In light of the foregoing, one must inquire whether the municipal charter, which obligates the city administration to enact transparent and accountable environmental projects, furnishes adequate procedural safeguards to ensure that the promised seventy‑five thousand trees are not merely a numerical flourish but a verifiable enhancement of the urban ecosystem, and whether the current oversight framework possesses the requisite authority to compel the Green Infrastructure Consortium to furnish periodic, independently audited progress reports that are accessible to the public and capable of exposing any deviation from the original planting schedule or species mix; further, it is appropriate to question whether the existing municipal procurement regulations, historically criticized for their opacity, have been duly reformed to preclude cost overruns, nepotistic contracting, or the procurement of substandard saplings that could jeopardize the long‑term viability of the project, thereby safeguarding the public purse from potential misallocation.

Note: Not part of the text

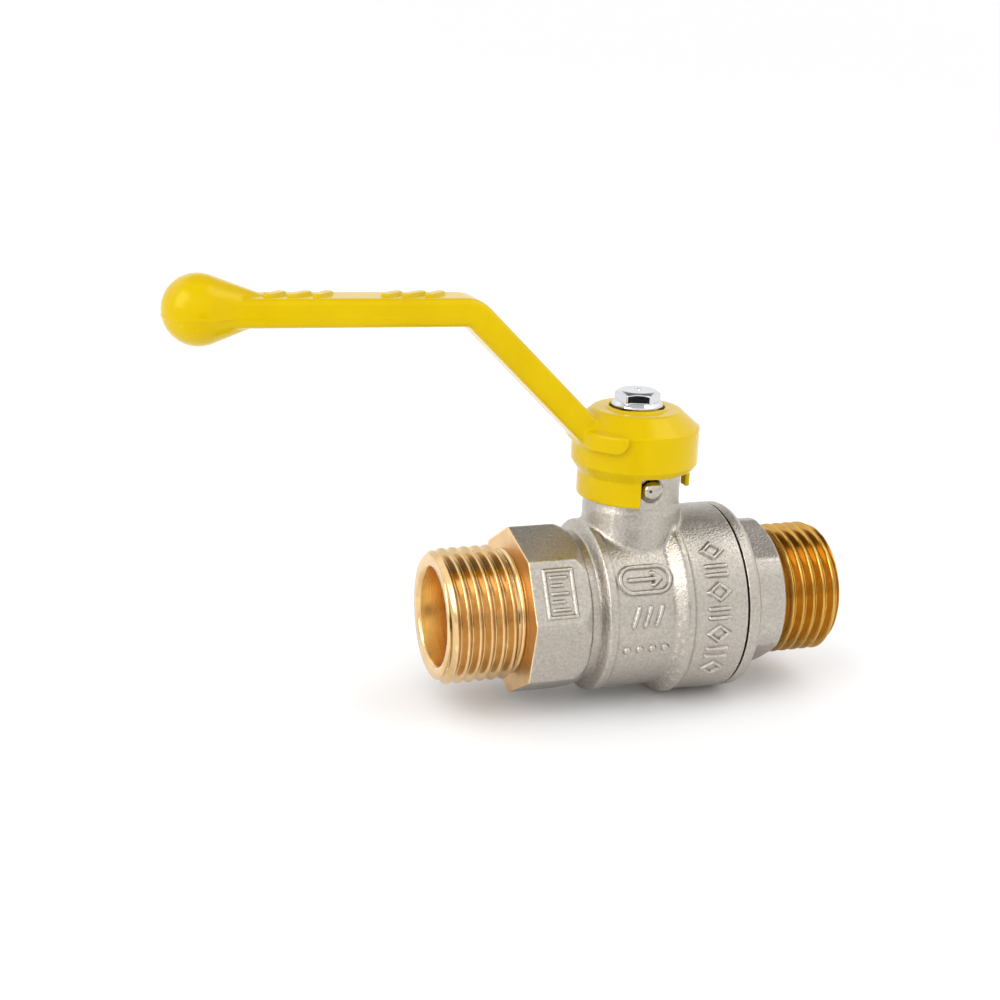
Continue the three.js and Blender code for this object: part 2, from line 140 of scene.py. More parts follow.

Equally pressing is the question of whether the city’s civil engineering department has commissioned a comprehensive geotechnical survey to preempt the recurrence of soil destabilization incidents that have plagued earlier planting endeavors along the shoreline, and whether such a survey, if conducted, will be subjected to independent peer review to confirm its methodological soundness, thereby ensuring that the selection of tree species and their planting density will be harmonized with the underlying substrata’s bearing capacity; additionally, one must consider whether the municipal grievance‑redressal apparatus, as currently constituted, will be empowered to receive, investigate, and remediate resident complaints in a timely and transparent manner, thereby preventing the marginalization of affected households and upholding the principle that civic development should not proceed at the expense of the very communities it purports to serve.